At its heart, Spark Streaming is a scheduling framework, able to efficiently collect and deliver data to Spark for further processing. While the DStream abstraction provides high-level functions to process streams, several operations also grant us access to deeper levels of the API, where we can directly operate on RDDs, transform them to Datasets to make use of that abstraction or store the data for later processing. Between these API layers lie many hooks that we can manipulate to enrich our Spark Streaming jobs. In this presentation we will demonstrate how to tap into the Spark Streaming scheduler to run arbitrary data workloads, we will show practical uses of the forgotten ‘ConstantInputDStream’ and will explain how to combine Spark Streaming with probabilistic data structures to optimize the use of memory in order to improve the resource usage of long-running streaming jobs.
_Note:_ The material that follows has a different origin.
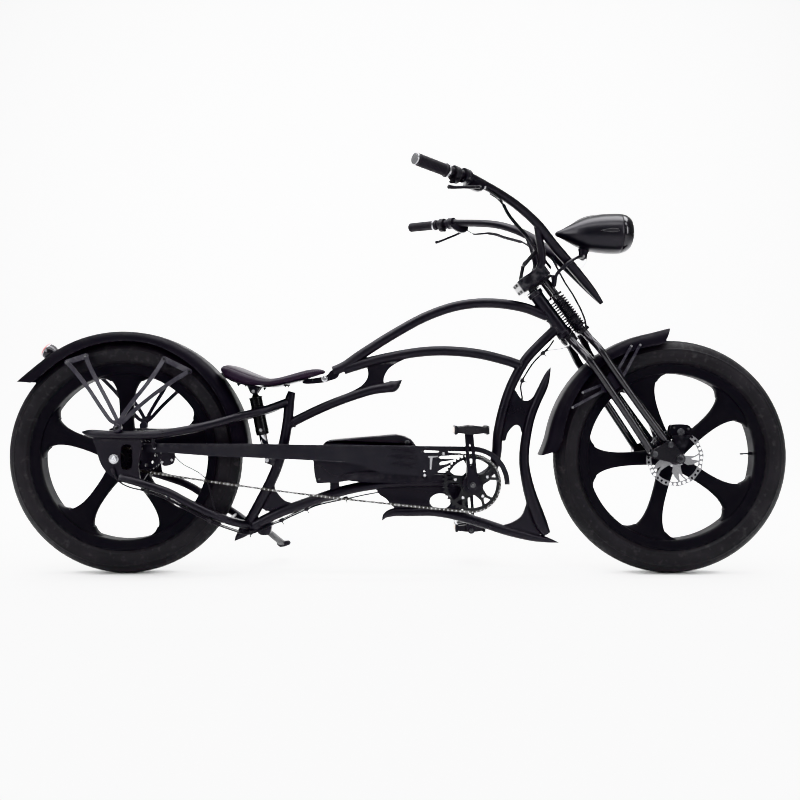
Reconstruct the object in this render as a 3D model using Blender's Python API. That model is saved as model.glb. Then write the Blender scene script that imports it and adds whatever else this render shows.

Attendees of this session will come out with a richer toolbox of techniques to widen the use of Spark Streaming and improve the robustness of new or existing jobs.
Session hashtag: #EUstr2
Gerard Maas contributes to Lightbend’s Fast Data Platform as a SW Engineer, where he focuses on the integration of stream processing technologies. Previously, he has held leading roles at several startups and large enterprises, building data science governance, cloud-native IoT platforms and scalable APIs. He enjoys giving tech talks, contributing to small and large open source projects, tinkering with drones, and building personal IoT projects. He’s co-author of Learning Spark Streaming, from O’Reilly Media.